All the remaining bungalows on the estate are now doomed, both the council owned ones and the ones recently sold by the council to their occupants.  There are many long term residents, now elderly, who will have to move out.

In September 2003 the council decided to refurbish the bungalows to the government’s "Decent Homes" standard "subject to a further structural investigations". The report was duly received and it was to the effect that the bungalows could not be bought up to standard in a way that was financially viable. The council decided to demolish the whole lot, including those they had recently sold to their occupants, and redevelop the whole site. Having decided that they then sent out officers to consult individually with every occupant.
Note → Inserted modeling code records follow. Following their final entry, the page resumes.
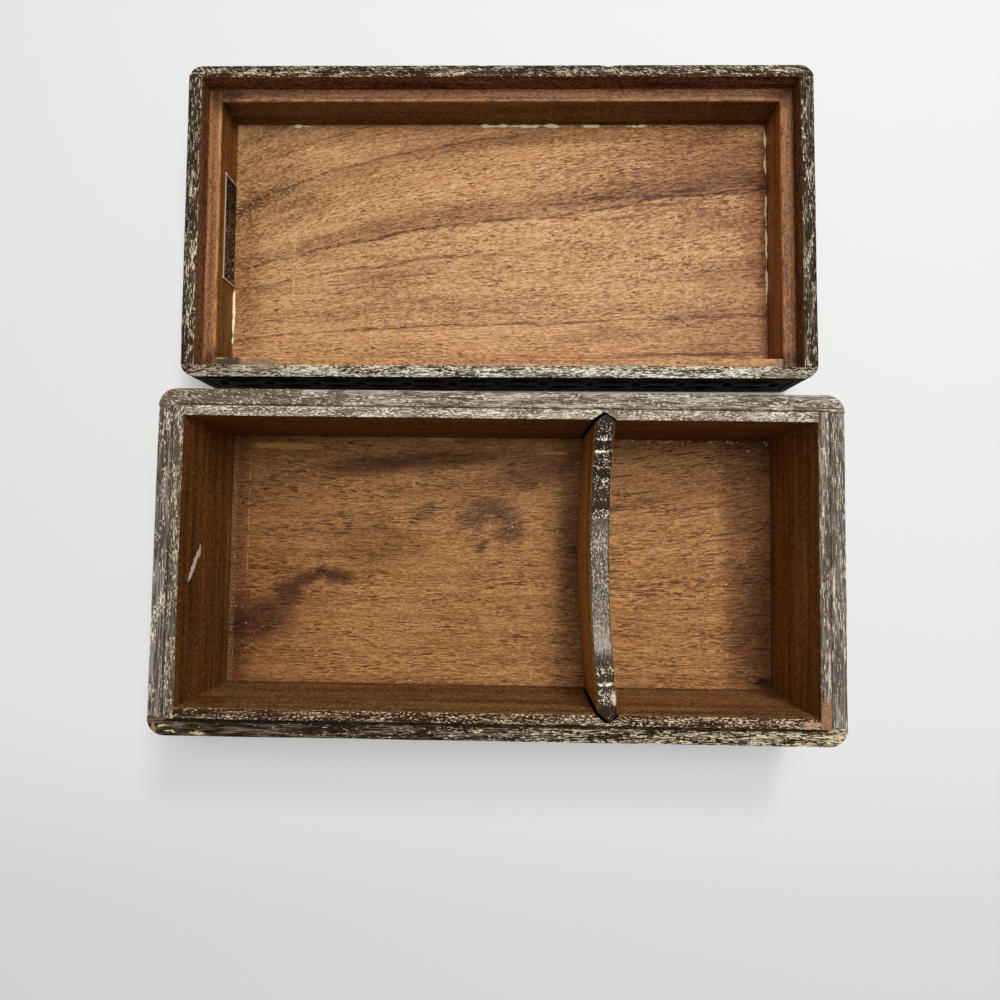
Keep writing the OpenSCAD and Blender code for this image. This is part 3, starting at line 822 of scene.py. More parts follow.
# How rubbed paint looks on each board: its tones, and what rubbed takes besides
PAINT = {
    "tray_front": dict(dark=rgb(34, 20, 8), grey=rgb(126, 112, 92), cream=rgb(228, 210, 174), share=0.18,
                       silver=0.42, lean=0.09, dash=(2.4, 0.36)),
    # The back boards' lighter, greyer tones stand partly for a painted sheen
    "tray_back": dict(dark=rgb(94, 78, 60), grey=rgb(186, 173, 159), cream=rgb(240, 226, 203), share=0.15,
                      silver=0.62, long=12, dash=(1.6, 0.40), brushed=7),
    "tray_back_short": dict(dark=rgb(96, 81, 65), grey=rgb(146, 131, 114), cream=rgb(246, 232, 196),
                            share=0.19, silver=0.5, slant=-20, brushed=5),
    "tray_left": dict(dark=rgb(82, 70, 58), grey=rgb(154, 142, 130), cream=rgb(235, 222, 196), share=0.13,
                      silver=0.58, crowd=0.5, long=14),
    "tray_right": dict(dark=rgb(93, 84, 71), grey=rgb(154, 147, 138), cream=rgb(226, 213, 190), share=0.17,
                       silver=0.5, long=22, dash=(5.0, 0.40)),
    "front_lip": dict(dark=rgb(48, 28, 9), grey=rgb(121, 100, 76), cream=rgb(226, 202, 168), share=0.26,
                      silver=0.35, lean=0.03, dash=(1.5, 0.42)),
    # The back lip's lighter, greyer tones stand partly for a painted sheen
    "back_lip": dict(dark=rgb(106, 88, 68), grey=rgb(184, 171, 156), cream=rgb(238, 223, 200), share=0.36,
                     silver=0.6, long=6, dash=(1.3, 0.42), brushed=4),
    "left_lip": dict(dark=rgb(84, 74, 62), grey=rgb(137, 121, 104), cream=rgb(217, 202, 171), share=0.26,
                     silver=0.55),
    "right_lip": dict(dark=rgb(90, 78, 66), grey=rgb(151, 140, 128), cream=rgb(228, 213, 190), share=0.22,
                      silver=0.5, long=18, dash=(4.0, 0.40)),
    "lid_back": dict(dark=rgb(44, 32, 12), grey=rgb(102, 86, 66), cream=rgb(222, 204, 172), share=0.27,
                     silver=0.38, slant=-18, crowd=0.42, dash=(2.6, 0.42)),
    # The lid front's outer face: a near-black ground with little paint on its borders, partly painted shade
    # of the gap to the tray
    "lid_front": dict(dark=rgb(62, 44, 18), grey=rgb(175, 161, 142), cream=rgb(248, 238, 216), share=0.41,
                      silver=0.62, outside=rgb(14, 8, 3), outer_share=0.1),
    "lid_left": dict(dark=rgb(54, 41, 28), grey=rgb(108, 92, 74), cream=rgb(226, 208, 180), share=0.23,
                     silver=0.42, crowd=0.35, dash=(3.4, 0.42), long=12),
    "lid_right": dict(dark=rgb(44, 32, 16), grey=rgb(98, 86, 70), cream=rgb(220, 203, 176), share=0.19,
                      silver=0.40, crowd=0.35, dash=(3.4, 0.42), long=12),
}

# Tray

tray_wall = partial(board, body="tray", slot="tray_paint", thick=TRAY_BOARD, bottom=0, top=TRAY_HEIGHT,
                    step=CARVED_STEP, edges=(0.5, 1.0, 0.38, 0.4), wave=0.12)
tray_long = partial(tray_wall, inner=TRAY_Y, corner=(HALF_L, CORNER),
                    carved=(LENGTH - 2 * CORNER, TRAY_HEIGHT))
tray_short = partial(tray_wall, inner=TRAY_X, start=-TRAY_Y, end=TRAY_Y, carved=(2 * TRAY_Y, TRAY_HEIGHT))

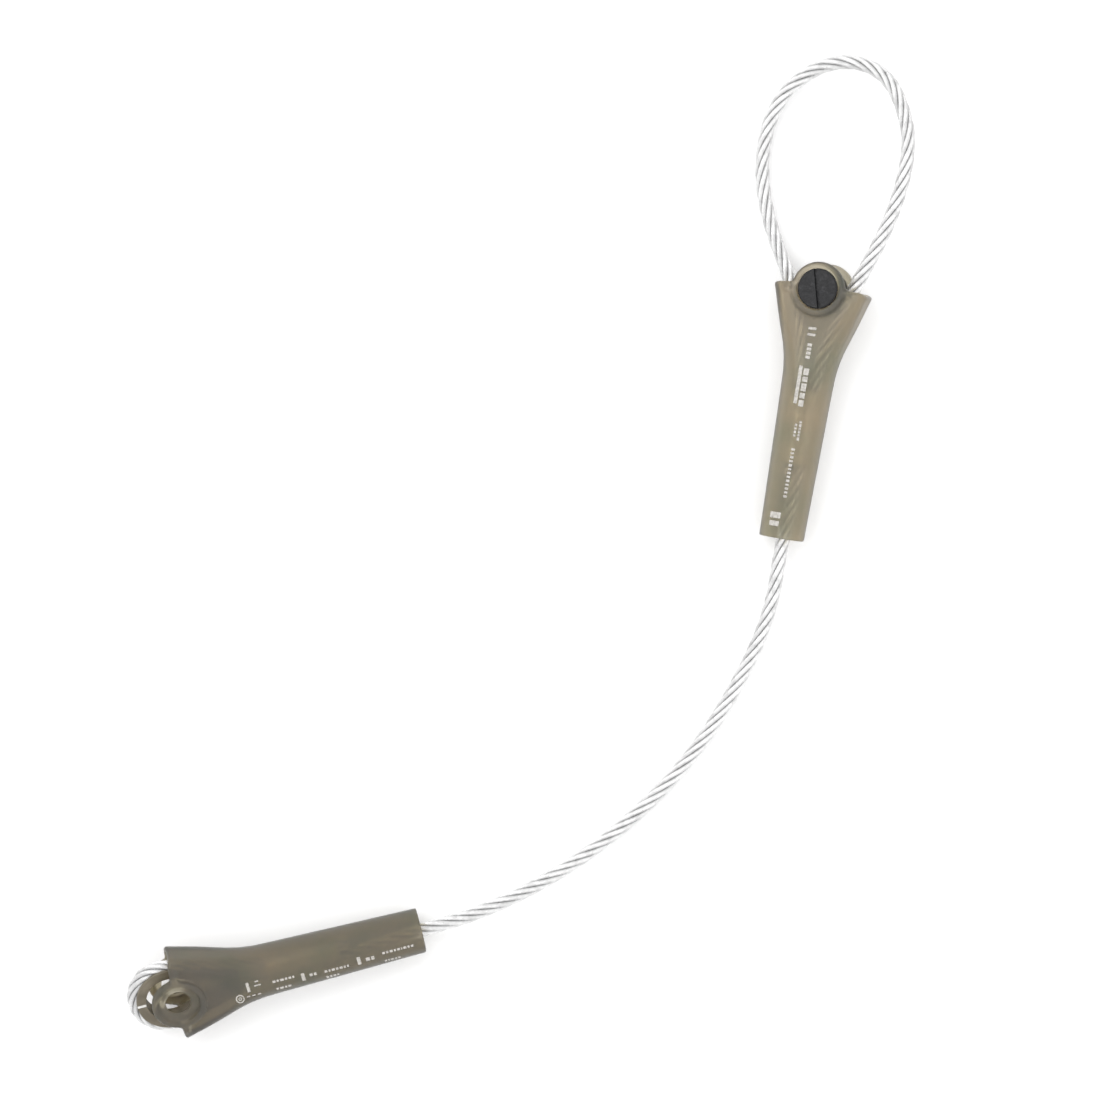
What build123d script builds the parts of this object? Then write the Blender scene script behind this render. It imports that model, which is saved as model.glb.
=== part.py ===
from build123d import *
import math
import os

# Wire rope sling: a steel wire rope with a thimbled small eye, a large soft eye, two pressed ferrules and
# two moulded sleeves over them. It lies on its side on a flat surface, which is the plane Z = 0.
# Millimetres. The origin is under the middle of the box round both sleeves, on the surface.

# ---- driving dimensions ----
rope_d = 6.3                # wire rope
leg_spacing = 6.5           # between the two rope legs inside a ferrule
ferrule_d = 14.2
ferrule_length = 33.0
ferrule_edge = 1.2          # rounding of the ferrule's ends
dead_end_length = 5.0       # rope that stands out of the ferrule's far face

eye_radius = 15.3           # rope centreline round the thimble's crown
eye_centre = -1.75          # the crown's centre, along the sleeve's axis from its mouth
thimble_width = 8.6
thimble_wall = 1.6
thimble_lip = 0.6           # how far the thimble's lips stop short of the rope's centreline
thimble_end = 29.0          # where the thimble's two legs meet
thimble_edge = 0.4          # rounding of its edges
opening_end = 24.0          # centre of the narrow end of the thimble's opening
opening_end_radius = 2.4
groove_gap = 0.05           # between the rope and its groove
notch_width = 1.4           # notch in the thimble's front lip, at the crown

sleeve_length = 110.0
mouth_half_width = 21.4
mouth_half_height = 9.9
tail_radius = 9.75
boss_d = 23.6
boss_half_height = 10.85    # from the sleeve's middle plane to the boss face
boss_place = 1.3            # the boss axis, along the sleeve's axis from its mouth
recess_d = 18.2
recess_depth = 2.2
screw_hole_d = 10.5

head_d = 17.4
head_thickness = 2.45
head_chamfer = 0.5
slot_width = 1.5
slot_depth = 1.3
slot_angle = 15.0
slot_overrun = 1.0          # how far the slot's cutter passes the head
screw_length = 14.0
barrel_d = 9.9
barrel_length = 17.0
barrel_bore_depth = 15.9
thread_d = 6.0
thread_clearance = 0.15     # radial, between the plain stand-ins of the two threads
seat_gap = 0.05             # between a screw head and its seat

# ---- how each sleeve lies: mouth centre, heading of its axis, pitch down to the tail, roll ----
small_mouth = (-142.45, -147.01, 17.285)
small_heading, small_pitch, small_roll = 14.0, 3.9, 31.0
small_ferrule_start = 40.5
large_mouth = (137.75, 157.09, 14.222)
large_heading, large_pitch, large_roll = -99.5, 2.3, 17.0
large_ferrule_start = 44.7
large_eye_roll = 14.0

rope_r = rope_d / 2
leg_offset = leg_spacing / 2


def lying_plane(mouth, heading, pitch, roll):
    """The plane of a sleeve: X from its mouth to its tail, Y across it, Z out of its front face."""
    h, p, r = (math.radians(a) for a in (heading, pitch, roll))
    axis = Vector(math.cos(h) * math.cos(p), math.sin(h) * math.cos(p), -math.sin(p))
    side = Vector(-math.sin(h), math.cos(h), 0)
    normal = axis.cross(side) * math.cos(r) - side * math.sin(r)
    return Plane(origin=mouth, x_dir=axis, z_dir=normal)


small_plane = lying_plane(small_mouth, small_heading, small_pitch, small_roll)
large_plane = lying_plane(large_mouth, large_heading, large_pitch, large_roll)
eye_start = large_plane.from_local_coords(Vector(large_ferrule_start, 0, 0))
eye_plane = lying_plane(tuple(eye_start), large_heading, 0.0, large_eye_roll)


def on(plane, points):
    """World points for a list of (along, across) in a lying plane."""
    return [plane.from_local_coords(Vector(along, across, 0)) for along, across in points]


# ---- the rope's route, from the small eye's dead end to the large eye's dead end ----
small_eye_route = [
    (small_ferrule_start + ferrule_length + dead_end_length, leg_offset),
    (36.5, leg_offset),
    (-4.3, 17.0),
    (-17.1, 7.9),
    (-17.1, -7.9),
    (-4.3, -17.0),
    (36.5, -leg_offset),
    (78.0, -leg_offset),
    (112.0, 0.0),
]
free_route = [
    (-8.3, -112.5, 7.6),
    (23.7, -96.5, 5.0),
    (53.7, -74.7, 3.5),
    (79.7, -48.1, 3.2),
    (98.9, -18.7, 4.6),
    (114.9, 14.7, 7.4),
]
large_tail_route = [
    (112.0, 0.3),
    (82.0, leg_offset),
    (40.5, leg_offset),
]
large_eye_route = [
    (-24.5, 6.2),
    (-48.7, 14.4),
    (-70.7, 22.3),
    (-92.7, 26.8),
    (-112.7, 26.8),
    (-127.6, 20.6),
    (-137.2, 13.6),
    (-142.2, 4.2),
    (-142.9, -7.2),
    (-137.6, -20.3),
    (-124.5, -32.4),
    (-105.7, -37.0),
    (-84.7, -34.7),
    (-64.7, -26.4),
    (-45.7, -14.7),
    (-24.5, -6.4),
]
large_end_route = [
    (40.5, -leg_offset),
    (large_ferrule_start + ferrule_length + dead_end_length, -leg_offset),
]
route = (
    on(small_plane, small_eye_route)
    + [Vector(*p) for p in free_route]
    + on(large_plane, large_tail_route)
    + on(eye_plane, large_eye_route)
    + on(large_plane, large_end_route)
)
held_corners = [1, 6, 7, 16, 17, 34]     # corners beside a ferrule, which holds the rope straight
held_radius = 32.0


def corner_radii(points):
    """The radius of the arc at each corner: as large as its two runs allow, less beside a ferrule."""
    radii = []
    for i in range(1, len(points) - 1):
        before = points[i] - points[i - 1]
        after = points[i + 1] - points[i]
        half_turn = math.radians(before.get_angle(after) / 2)
        radius = 0.45 * min(before.length, after.length) / math.tan(half_turn)
        radii.append(min(radius, held_radius) if i in held_corners else radius)
    return radii


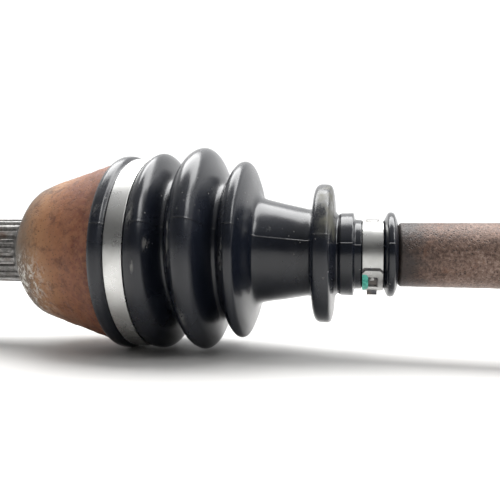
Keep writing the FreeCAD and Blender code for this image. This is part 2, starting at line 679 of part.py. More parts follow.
def make_buckle_clamp(name, start, first_angle):
    """Small clamp whose strip is doubled under a windowed buckle with a low hook."""
    inner = "(small_seat_radius + 0.05)"
    outer = f"({inner} + small_band_thickness)"
    strip = strip_ring(name + "_strip", start, inner, "small_band_thickness")
    layer = sector(name + "_layer", start, "band_width", f"{inner} + 0.2",
                   f"{outer} + buckle_rise", first_angle, "buckle_sweep")
    window = sector(name + "_window", f"{start} + 1.6", "band_width - 3.2", outer,
                    f"{outer} + 5", first_angle + 16, "window_sweep")
    hook = sector(name + "_hook", f"{start} + 1.8", "band_width - 3.6", f"{inner} + 0.2",
                  f"{outer} + hook_rise", first_angle + 38, "6")
    buckle = cut(name + "_buckle", layer, window)
    keep(name, fused(name + "_solid", [strip, buckle, hook]))


# ---------------------------------------------------------------- tripod joint

TRUNNIONS = {"a": 0, "b": 120, "c": 240}


def trunnion_place(angle):
    """Frame of a trunnion: local +Z runs out along it from the joint centre."""
    return Placement(Vector(size_of("tripod_at"), 0, 0), Rotation(X_AXIS, angle - 90))


def on_trunnion(kind, name, angle, height, **formulas):
    """A primitive that stands on a trunnion, its base at a bound height along it."""
    place = trunnion_place(angle)
    item = made(kind, name, place, **formulas)
    lean = math.radians(angle)
    item.setExpression("Placement.Base.x", bound("tripod_at"))
    item.setExpression("Placement.Base.y", f"{math.cos(lean):.9f} * ({bound(height)})")
    item.setExpression("Placement.Base.z", f"{math.sin(lean):.9f} * ({bound(height)})")
    return item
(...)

The occupants seem reluctantly to have accepted the inevitable, rather than to have welcomed being thrown out of their comfortable homes.  In the Express and Star in October 2003 the mainly elderly residents were all expressing the feeling that they would rather have stayed in them than be moved out. Indeed under the right to buy scheme several of them had been bought by the tenants and varying degrees of improvement were carried out by the purchasers, at least one case seeming to have involved a complete rebuild.

It is a great tribute to the original design and building of these houses that, although intended to last for only 10 years, nearly 60 years later their residents are still happy in them.